| TASK DIRECTIONS |
Each line of the material below that holds the word "three" needs to be copied.

| SUPPLIED DATA |
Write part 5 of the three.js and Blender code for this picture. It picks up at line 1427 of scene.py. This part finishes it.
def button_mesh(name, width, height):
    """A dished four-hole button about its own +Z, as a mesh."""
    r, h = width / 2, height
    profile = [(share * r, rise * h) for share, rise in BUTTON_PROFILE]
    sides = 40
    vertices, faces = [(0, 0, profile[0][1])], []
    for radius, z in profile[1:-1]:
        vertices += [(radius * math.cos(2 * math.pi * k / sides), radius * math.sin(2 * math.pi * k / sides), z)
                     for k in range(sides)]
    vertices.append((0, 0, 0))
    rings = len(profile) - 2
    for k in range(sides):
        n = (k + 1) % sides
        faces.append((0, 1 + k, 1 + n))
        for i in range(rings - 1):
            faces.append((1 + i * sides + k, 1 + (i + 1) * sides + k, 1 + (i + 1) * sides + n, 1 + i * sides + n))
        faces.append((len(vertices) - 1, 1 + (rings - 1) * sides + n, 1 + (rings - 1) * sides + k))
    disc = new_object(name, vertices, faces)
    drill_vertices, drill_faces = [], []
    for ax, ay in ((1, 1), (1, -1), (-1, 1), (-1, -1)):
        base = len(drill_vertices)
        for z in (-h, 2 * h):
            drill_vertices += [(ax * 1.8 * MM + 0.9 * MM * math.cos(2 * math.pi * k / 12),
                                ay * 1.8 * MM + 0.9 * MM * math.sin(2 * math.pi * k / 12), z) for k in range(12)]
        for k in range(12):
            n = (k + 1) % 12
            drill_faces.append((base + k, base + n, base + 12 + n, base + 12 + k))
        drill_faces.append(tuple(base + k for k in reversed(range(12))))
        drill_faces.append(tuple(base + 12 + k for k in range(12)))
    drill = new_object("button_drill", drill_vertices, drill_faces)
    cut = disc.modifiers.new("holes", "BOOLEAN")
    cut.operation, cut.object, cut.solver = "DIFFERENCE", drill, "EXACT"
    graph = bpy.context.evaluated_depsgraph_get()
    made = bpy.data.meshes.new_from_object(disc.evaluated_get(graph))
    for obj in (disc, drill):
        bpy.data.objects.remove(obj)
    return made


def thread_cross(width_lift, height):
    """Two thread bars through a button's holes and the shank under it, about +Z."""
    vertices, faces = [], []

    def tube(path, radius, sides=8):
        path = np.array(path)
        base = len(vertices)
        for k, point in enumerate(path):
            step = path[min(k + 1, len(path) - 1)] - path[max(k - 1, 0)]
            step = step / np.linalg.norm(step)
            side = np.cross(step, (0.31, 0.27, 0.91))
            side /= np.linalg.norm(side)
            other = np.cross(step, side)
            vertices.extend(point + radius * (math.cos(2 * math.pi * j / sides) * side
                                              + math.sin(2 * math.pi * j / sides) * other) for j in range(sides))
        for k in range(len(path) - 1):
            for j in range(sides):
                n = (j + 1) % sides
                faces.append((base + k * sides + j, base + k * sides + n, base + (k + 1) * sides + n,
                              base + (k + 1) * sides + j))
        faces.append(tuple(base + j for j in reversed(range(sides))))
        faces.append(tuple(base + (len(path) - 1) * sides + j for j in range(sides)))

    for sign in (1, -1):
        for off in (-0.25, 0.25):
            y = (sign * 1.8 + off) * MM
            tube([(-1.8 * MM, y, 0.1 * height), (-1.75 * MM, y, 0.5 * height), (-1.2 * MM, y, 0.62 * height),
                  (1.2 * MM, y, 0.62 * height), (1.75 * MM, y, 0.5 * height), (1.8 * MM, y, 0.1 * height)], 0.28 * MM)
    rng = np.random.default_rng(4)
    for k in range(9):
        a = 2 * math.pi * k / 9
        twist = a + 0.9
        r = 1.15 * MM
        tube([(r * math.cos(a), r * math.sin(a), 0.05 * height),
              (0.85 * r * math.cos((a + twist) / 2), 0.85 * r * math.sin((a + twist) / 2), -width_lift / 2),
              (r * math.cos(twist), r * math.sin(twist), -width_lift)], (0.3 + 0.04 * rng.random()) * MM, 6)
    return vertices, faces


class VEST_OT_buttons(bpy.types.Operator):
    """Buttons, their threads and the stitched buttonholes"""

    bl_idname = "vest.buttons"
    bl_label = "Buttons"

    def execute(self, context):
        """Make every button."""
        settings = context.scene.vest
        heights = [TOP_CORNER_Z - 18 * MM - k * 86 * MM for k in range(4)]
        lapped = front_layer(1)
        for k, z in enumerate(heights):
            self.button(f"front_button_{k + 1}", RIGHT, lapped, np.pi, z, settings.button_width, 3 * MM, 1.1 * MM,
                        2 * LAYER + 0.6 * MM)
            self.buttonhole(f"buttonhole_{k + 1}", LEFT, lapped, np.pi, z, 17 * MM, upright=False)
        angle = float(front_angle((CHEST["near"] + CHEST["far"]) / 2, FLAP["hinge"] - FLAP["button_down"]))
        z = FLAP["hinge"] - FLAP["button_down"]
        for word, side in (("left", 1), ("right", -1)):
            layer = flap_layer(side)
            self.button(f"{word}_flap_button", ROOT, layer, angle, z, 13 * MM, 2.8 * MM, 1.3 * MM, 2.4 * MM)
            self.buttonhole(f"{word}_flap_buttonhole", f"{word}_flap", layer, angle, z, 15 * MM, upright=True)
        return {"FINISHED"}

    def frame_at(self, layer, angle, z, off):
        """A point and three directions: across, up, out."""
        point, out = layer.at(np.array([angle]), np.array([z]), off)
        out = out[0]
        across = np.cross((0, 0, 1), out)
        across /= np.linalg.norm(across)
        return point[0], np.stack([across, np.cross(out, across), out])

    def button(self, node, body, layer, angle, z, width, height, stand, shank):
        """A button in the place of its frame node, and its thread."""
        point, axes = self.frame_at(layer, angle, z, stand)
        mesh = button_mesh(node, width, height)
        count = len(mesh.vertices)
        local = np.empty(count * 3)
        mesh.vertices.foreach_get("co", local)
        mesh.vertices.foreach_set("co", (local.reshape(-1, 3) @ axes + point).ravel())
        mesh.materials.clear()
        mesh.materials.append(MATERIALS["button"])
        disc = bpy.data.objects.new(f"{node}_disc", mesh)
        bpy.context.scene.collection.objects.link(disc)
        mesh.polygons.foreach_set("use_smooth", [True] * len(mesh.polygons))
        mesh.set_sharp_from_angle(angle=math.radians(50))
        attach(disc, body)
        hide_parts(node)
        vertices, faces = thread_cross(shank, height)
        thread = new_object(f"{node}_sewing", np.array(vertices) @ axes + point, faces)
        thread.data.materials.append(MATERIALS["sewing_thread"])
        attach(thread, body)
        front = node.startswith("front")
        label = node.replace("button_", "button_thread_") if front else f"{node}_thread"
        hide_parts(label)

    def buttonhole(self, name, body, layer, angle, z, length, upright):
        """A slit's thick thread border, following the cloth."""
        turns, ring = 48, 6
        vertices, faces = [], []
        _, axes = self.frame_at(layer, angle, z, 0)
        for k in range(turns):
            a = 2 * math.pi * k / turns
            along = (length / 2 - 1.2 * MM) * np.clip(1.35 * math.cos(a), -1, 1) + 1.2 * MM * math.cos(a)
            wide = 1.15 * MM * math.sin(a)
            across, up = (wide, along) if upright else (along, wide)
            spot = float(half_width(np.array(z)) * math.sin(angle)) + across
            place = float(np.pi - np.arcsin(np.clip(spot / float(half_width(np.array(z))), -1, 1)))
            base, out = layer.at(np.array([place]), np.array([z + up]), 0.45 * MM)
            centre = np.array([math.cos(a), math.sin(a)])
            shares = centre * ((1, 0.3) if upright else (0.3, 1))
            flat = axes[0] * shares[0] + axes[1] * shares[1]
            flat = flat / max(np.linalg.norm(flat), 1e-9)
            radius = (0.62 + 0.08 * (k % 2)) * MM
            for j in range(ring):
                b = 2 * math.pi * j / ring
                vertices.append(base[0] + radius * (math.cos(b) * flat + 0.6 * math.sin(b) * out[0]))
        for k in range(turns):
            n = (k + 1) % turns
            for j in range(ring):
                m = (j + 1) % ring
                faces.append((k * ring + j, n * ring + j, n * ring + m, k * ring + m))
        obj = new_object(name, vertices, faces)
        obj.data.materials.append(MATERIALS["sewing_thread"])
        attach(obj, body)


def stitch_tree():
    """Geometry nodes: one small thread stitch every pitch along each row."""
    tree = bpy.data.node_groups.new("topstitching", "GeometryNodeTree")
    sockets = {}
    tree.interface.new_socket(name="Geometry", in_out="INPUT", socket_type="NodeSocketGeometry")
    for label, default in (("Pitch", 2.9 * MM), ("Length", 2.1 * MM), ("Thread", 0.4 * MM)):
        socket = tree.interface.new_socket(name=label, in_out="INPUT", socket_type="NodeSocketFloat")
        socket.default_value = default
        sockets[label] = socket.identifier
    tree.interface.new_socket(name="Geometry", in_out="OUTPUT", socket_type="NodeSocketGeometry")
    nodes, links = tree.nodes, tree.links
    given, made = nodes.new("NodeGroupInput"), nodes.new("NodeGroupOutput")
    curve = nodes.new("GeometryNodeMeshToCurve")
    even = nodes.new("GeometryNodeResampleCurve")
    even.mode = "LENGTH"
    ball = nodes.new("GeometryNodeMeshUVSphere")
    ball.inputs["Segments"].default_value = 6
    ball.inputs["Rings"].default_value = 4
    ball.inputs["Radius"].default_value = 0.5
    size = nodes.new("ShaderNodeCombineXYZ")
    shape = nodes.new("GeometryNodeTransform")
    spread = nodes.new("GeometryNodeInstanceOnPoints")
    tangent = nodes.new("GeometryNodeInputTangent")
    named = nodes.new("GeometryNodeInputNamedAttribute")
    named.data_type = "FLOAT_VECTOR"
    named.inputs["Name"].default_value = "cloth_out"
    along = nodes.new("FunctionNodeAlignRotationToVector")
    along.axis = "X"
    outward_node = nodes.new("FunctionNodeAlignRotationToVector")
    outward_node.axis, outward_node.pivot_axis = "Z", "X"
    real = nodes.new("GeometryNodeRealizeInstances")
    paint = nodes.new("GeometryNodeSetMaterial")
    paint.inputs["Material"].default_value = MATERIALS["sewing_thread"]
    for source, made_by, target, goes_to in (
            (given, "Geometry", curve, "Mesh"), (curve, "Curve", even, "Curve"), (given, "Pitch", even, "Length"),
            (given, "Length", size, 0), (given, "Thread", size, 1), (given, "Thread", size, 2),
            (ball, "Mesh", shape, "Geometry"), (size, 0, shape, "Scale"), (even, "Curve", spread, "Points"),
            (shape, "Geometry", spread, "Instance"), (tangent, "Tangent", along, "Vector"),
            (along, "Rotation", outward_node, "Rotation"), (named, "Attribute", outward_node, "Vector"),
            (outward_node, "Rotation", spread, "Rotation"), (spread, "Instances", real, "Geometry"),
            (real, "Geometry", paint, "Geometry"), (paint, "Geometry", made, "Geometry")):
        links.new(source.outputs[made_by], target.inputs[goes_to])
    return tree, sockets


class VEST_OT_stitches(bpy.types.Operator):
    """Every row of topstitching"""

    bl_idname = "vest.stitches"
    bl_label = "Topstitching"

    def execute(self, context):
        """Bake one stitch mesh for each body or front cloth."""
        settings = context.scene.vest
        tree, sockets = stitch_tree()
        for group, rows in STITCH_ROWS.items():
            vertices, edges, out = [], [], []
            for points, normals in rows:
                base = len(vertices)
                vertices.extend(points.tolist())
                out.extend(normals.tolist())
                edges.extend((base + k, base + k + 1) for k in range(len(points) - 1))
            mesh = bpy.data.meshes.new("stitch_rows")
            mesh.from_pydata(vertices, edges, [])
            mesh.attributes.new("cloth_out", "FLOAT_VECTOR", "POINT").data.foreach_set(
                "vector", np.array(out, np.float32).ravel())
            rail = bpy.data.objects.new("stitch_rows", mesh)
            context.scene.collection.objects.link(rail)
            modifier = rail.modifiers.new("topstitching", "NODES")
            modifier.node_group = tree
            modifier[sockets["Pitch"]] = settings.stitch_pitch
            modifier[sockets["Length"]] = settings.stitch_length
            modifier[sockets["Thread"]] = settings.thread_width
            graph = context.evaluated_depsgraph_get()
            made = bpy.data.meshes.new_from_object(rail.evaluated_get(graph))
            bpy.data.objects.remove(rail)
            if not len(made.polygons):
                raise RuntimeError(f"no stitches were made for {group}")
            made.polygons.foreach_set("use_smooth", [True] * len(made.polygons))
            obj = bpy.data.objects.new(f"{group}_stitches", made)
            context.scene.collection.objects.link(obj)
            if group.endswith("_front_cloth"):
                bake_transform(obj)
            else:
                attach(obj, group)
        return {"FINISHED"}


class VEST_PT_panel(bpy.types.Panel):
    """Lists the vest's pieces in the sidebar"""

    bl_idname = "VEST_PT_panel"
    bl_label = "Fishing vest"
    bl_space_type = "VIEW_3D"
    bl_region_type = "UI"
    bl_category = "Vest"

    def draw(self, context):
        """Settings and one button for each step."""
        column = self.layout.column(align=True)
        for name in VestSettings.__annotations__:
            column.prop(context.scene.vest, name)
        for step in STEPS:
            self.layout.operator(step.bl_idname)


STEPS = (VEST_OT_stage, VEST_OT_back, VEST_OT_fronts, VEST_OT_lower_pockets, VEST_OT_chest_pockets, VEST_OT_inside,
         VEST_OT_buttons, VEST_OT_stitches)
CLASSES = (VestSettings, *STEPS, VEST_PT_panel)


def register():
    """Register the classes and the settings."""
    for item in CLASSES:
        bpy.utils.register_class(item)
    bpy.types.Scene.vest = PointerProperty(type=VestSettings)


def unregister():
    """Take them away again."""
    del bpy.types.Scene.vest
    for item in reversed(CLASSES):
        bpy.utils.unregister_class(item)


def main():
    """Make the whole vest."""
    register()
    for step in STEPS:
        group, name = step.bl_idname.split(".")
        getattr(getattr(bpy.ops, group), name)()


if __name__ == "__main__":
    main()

| FULL SOLUTION |
Write part 5 of the three.js and Blender code for this picture. It picks up at line 1427 of scene.py. This part finishes it.
        """A point and three directions: across, up, out."""